(Rows from a 3D modeling dataset)
################

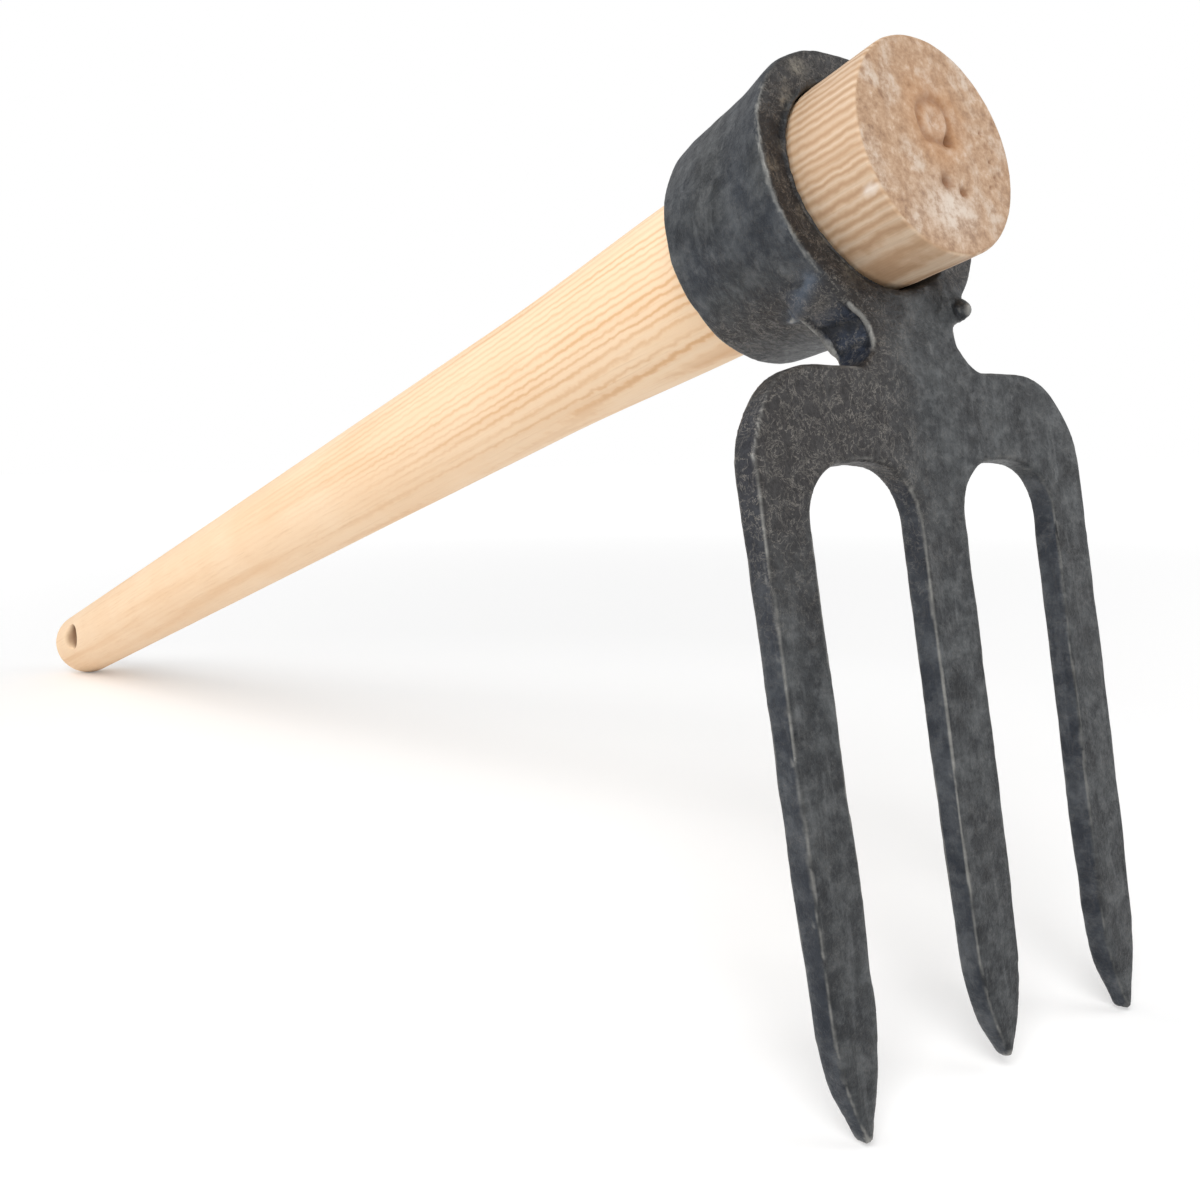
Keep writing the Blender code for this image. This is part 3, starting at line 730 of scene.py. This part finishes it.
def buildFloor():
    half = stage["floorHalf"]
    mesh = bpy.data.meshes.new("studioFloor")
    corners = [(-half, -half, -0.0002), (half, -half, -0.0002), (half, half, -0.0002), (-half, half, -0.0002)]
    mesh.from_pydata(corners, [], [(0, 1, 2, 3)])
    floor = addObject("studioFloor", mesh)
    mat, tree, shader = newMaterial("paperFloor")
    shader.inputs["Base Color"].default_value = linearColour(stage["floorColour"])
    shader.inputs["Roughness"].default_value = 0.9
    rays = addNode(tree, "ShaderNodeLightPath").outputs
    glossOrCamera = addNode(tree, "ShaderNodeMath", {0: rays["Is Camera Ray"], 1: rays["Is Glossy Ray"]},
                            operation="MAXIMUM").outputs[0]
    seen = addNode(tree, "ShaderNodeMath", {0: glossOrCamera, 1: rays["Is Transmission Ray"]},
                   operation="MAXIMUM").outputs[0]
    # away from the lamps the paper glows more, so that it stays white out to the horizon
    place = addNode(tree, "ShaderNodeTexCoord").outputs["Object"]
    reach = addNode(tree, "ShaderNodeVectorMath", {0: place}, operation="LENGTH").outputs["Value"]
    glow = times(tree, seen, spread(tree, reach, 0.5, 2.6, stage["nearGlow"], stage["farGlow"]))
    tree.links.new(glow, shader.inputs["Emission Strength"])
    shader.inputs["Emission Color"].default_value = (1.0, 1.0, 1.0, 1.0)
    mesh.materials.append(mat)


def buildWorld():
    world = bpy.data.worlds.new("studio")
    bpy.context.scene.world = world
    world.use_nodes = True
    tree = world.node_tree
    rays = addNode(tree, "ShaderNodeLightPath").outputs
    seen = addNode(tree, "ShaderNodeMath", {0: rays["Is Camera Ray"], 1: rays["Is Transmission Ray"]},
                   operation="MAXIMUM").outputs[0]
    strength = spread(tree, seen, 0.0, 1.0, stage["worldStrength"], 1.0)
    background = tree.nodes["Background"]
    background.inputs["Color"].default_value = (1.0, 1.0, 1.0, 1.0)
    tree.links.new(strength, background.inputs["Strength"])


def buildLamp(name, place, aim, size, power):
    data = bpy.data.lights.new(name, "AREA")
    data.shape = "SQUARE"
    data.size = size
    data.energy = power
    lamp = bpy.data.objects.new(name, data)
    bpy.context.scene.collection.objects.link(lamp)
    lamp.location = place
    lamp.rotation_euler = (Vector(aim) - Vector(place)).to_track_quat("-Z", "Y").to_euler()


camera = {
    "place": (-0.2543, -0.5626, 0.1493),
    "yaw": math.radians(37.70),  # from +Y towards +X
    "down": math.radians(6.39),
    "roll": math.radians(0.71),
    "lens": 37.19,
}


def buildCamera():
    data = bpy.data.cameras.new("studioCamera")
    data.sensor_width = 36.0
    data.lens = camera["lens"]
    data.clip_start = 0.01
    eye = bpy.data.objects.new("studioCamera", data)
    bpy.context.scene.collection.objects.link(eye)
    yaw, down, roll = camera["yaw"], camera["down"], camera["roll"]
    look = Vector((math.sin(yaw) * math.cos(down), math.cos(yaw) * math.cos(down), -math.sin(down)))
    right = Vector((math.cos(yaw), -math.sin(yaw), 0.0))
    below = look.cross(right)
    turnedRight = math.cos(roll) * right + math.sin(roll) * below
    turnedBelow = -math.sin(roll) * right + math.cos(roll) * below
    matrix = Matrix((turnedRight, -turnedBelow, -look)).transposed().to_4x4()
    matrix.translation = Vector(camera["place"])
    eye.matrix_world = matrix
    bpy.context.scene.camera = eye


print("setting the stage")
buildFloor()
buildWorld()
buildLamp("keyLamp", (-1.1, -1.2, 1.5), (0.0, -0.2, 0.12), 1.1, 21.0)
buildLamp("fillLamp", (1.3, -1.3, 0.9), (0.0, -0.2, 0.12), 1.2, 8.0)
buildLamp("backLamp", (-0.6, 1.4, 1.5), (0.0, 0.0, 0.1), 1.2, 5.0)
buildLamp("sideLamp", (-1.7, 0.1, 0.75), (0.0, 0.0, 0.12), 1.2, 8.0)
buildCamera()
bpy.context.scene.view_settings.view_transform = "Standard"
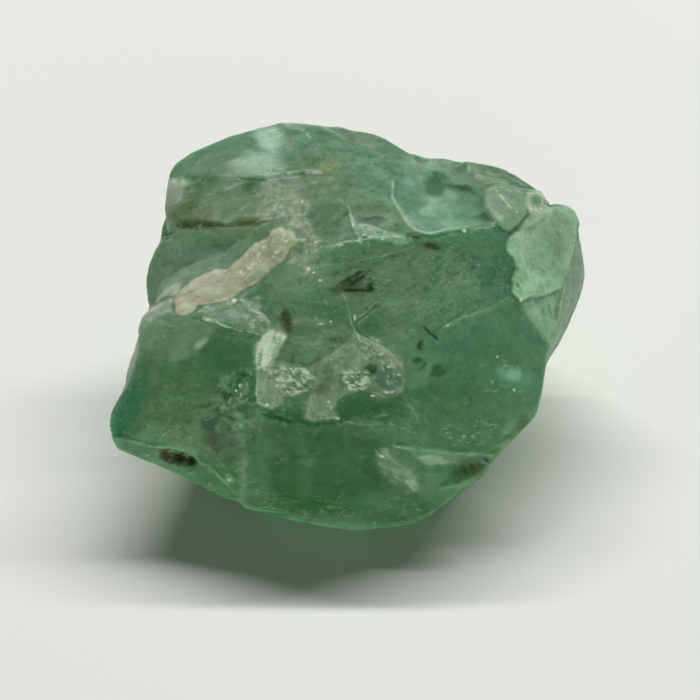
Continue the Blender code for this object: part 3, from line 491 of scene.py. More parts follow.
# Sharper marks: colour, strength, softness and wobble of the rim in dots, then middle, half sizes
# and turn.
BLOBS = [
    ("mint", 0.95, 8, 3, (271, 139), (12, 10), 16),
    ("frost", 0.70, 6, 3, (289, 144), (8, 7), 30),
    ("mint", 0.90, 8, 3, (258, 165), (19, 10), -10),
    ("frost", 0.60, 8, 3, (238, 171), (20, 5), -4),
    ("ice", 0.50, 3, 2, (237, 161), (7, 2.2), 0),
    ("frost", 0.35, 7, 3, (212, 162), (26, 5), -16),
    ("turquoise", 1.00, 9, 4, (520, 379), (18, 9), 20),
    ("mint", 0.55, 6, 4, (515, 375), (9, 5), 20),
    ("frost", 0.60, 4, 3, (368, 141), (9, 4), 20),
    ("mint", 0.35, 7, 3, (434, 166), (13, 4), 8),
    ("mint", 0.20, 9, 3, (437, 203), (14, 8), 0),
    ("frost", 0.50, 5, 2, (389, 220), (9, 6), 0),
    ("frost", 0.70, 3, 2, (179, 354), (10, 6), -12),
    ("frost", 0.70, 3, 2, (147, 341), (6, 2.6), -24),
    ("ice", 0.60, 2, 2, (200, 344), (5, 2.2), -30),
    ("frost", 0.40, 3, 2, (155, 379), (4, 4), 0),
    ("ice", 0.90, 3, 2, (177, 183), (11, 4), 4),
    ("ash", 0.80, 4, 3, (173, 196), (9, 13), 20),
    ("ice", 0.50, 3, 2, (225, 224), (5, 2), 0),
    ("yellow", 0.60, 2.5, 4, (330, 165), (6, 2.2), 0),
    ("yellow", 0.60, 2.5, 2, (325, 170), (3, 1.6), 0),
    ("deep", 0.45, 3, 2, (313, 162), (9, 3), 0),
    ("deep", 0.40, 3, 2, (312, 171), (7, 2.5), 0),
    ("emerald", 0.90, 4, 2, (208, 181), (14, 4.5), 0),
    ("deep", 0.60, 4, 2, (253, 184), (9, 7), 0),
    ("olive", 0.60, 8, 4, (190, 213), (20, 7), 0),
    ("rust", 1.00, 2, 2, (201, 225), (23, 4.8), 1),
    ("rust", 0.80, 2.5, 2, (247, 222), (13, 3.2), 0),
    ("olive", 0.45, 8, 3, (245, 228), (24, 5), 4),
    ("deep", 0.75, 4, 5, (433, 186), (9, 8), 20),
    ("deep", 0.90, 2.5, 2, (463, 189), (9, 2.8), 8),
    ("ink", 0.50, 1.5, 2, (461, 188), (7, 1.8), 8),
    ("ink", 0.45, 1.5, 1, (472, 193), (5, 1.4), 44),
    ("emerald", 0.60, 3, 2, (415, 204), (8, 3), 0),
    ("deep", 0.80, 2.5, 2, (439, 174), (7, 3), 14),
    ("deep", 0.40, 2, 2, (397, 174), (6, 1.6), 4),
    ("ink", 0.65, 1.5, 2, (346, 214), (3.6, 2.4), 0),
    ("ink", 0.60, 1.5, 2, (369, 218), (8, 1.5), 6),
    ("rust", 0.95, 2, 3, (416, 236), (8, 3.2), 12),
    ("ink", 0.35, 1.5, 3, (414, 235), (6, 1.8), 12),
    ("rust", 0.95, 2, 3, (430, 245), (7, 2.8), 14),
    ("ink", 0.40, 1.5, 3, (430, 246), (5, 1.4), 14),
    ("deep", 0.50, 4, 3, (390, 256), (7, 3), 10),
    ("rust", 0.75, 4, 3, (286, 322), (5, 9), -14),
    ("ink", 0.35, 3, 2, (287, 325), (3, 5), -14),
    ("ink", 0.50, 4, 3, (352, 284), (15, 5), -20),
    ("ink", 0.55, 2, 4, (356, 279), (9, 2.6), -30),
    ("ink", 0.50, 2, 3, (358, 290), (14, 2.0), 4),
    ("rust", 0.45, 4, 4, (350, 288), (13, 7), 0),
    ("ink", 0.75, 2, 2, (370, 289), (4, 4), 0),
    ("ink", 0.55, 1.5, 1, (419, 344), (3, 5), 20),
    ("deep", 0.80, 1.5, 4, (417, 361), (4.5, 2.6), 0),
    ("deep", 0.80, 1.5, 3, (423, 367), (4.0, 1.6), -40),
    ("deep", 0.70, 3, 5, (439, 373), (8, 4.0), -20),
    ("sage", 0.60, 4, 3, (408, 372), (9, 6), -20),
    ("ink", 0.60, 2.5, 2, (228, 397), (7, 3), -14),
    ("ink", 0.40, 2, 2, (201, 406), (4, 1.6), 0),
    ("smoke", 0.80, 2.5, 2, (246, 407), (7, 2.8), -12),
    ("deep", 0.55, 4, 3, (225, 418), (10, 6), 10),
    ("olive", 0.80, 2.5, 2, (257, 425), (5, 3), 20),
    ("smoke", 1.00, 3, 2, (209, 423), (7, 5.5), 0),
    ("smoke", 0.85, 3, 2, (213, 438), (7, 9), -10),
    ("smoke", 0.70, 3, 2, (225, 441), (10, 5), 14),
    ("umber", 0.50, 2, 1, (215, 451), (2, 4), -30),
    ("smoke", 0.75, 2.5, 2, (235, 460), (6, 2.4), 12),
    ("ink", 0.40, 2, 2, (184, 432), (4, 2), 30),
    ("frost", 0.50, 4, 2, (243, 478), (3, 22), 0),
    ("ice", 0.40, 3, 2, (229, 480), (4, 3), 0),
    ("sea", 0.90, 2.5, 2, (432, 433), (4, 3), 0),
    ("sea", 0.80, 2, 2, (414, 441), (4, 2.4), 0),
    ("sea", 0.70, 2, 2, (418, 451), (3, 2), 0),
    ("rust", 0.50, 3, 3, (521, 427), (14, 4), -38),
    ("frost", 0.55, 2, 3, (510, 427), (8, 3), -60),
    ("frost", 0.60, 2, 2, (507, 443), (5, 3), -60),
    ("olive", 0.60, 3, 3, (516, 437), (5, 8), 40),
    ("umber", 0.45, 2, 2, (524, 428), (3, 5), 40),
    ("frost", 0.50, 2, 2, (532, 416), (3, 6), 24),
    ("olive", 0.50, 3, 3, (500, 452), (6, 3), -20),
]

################

DIRECTIONS FOR THIS TASK. Write out the records exactly, starting at the first line and stopping after the line that contains "mesh.materials.append(mat)".

RESPONSE FOR THIS EXERCISE.
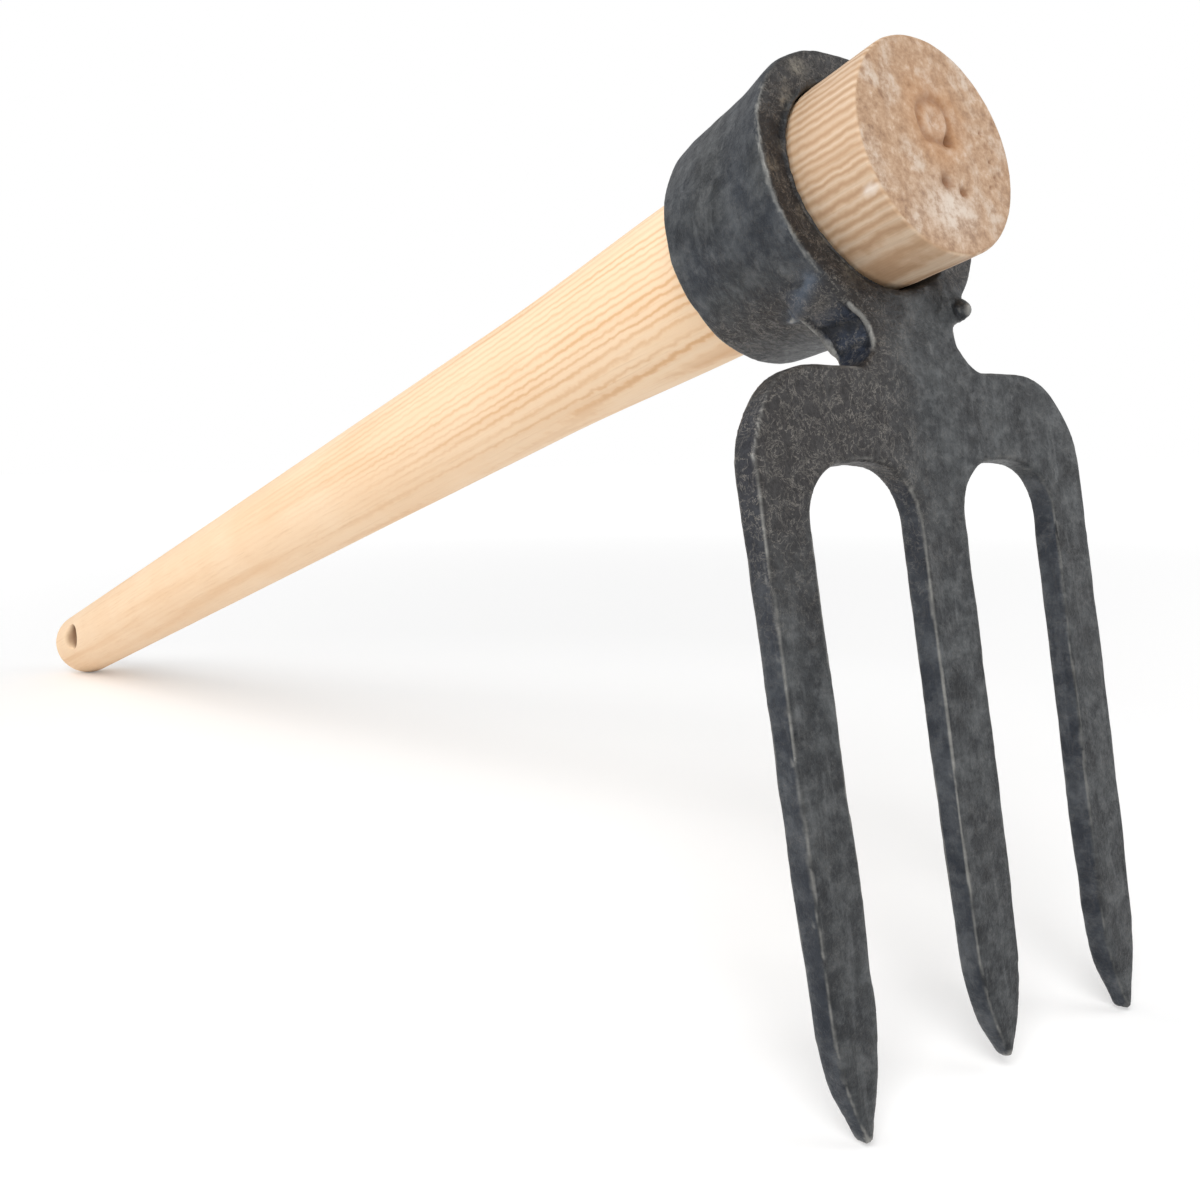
Keep writing the Blender code for this image. This is part 3, starting at line 730 of scene.py. This part finishes it.
def buildFloor():
    half = stage["floorHalf"]
    mesh = bpy.data.meshes.new("studioFloor")
    corners = [(-half, -half, -0.0002), (half, -half, -0.0002), (half, half, -0.0002), (-half, half, -0.0002)]
    mesh.from_pydata(corners, [], [(0, 1, 2, 3)])
    floor = addObject("studioFloor", mesh)
    mat, tree, shader = newMaterial("paperFloor")
    shader.inputs["Base Color"].default_value = linearColour(stage["floorColour"])
    shader.inputs["Roughness"].default_value = 0.9
    rays = addNode(tree, "ShaderNodeLightPath").outputs
    glossOrCamera = addNode(tree, "ShaderNodeMath", {0: rays["Is Camera Ray"], 1: rays["Is Glossy Ray"]},
                            operation="MAXIMUM").outputs[0]
    seen = addNode(tree, "ShaderNodeMath", {0: glossOrCamera, 1: rays["Is Transmission Ray"]},
                   operation="MAXIMUM").outputs[0]
    # away from the lamps the paper glows more, so that it stays white out to the horizon
    place = addNode(tree, "ShaderNodeTexCoord").outputs["Object"]
    reach = addNode(tree, "ShaderNodeVectorMath", {0: place}, operation="LENGTH").outputs["Value"]
    glow = times(tree, seen, spread(tree, reach, 0.5, 2.6, stage["nearGlow"], stage["farGlow"]))
    tree.links.new(glow, shader.inputs["Emission Strength"])
    shader.inputs["Emission Color"].default_value = (1.0, 1.0, 1.0, 1.0)
    mesh.materials.append(mat)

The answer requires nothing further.